See the bike here: www.ebay.co.uk/itm/DUCATI-Monster-696
Everyone loves a Monster, and the 696 is one of the best. Built from 2008 to 2014, it took the original Monster styling, but added underseat exhausts, radial brakes and a slightly sportier riding position.
Everyone assumes that because it's Italian it must have dodgy electrics, but that's not true - they're not actually more prone to faults than any other bikes. And they use top quality waterproof connectors rather than the cheap white ones so beloved of the Japanese factories. Engines are normally reliable, but you really need a service history so you know the cambelts have been changed and valve clearances set, and ideally from a Ducati specialist so you know they've been done properly.
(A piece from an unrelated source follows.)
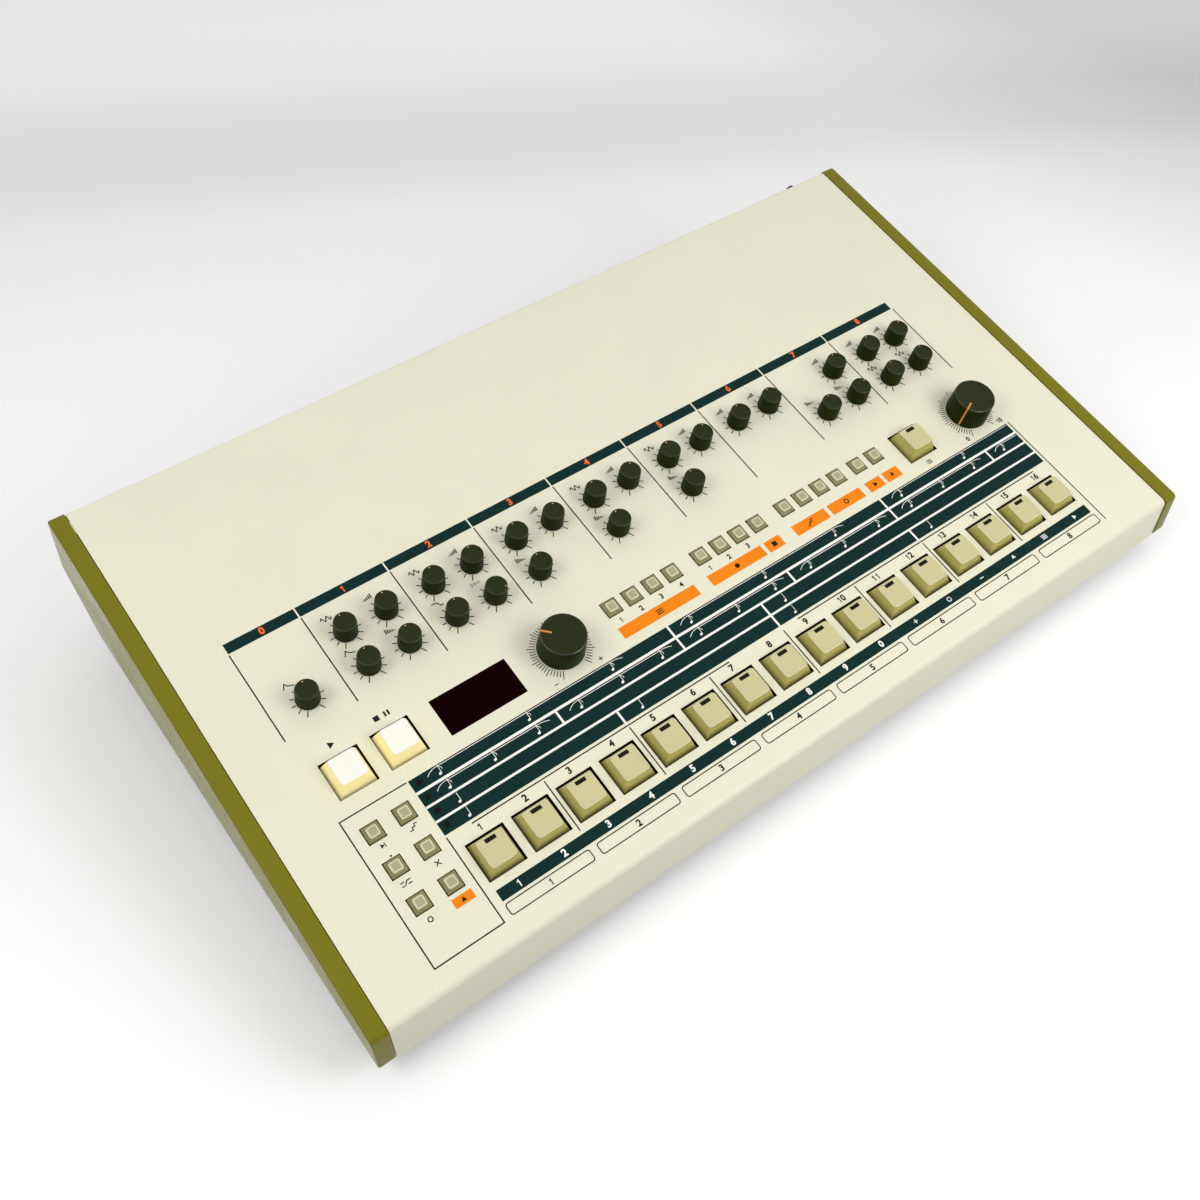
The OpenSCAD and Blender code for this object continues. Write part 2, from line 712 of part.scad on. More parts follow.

Problems do sometimes arise from people riding in too high a gear and expecting the V-twin engine to just grunt its way from right down at tickover in top. All that does is cause extra vibration - they're actually happier being revved a bit. They're a bit less happy in town than some of our other choices here for that reason - it's not so easy to just trickle along on a whiff of throttle - and also because the turning circle isn't that good. So it's sometimes hard to thread in and out of really dense traffic. Suspension and brakes are high quality, but the front brakes in particular need regular cleaning - there are no dust seals on the calipers pistons so they get clogged with dust.
One thing to watch out for is the plastic fuel tank (not the painted covers, the actual tank itself). It can be attacked by the ethanol in modern unleaded, at which point it expands slightly and then doesn't fit any more. This is becoming a real issue with lots of Ducatis as they get a bit older. IF you find one that still fits properly cherish it by avoiding cheap unleaded (and especially E10 fuel which has the most Ethanol content) and sticking to branded 98 Super Unleaded wherever possible. This 7k mile example is completely standard except for R+G crash protectors. It's got a full Ducati service history, and sellers Moto Rapido in Hants are established and respected Ducati experts, so you can be sure it's been checked out properly.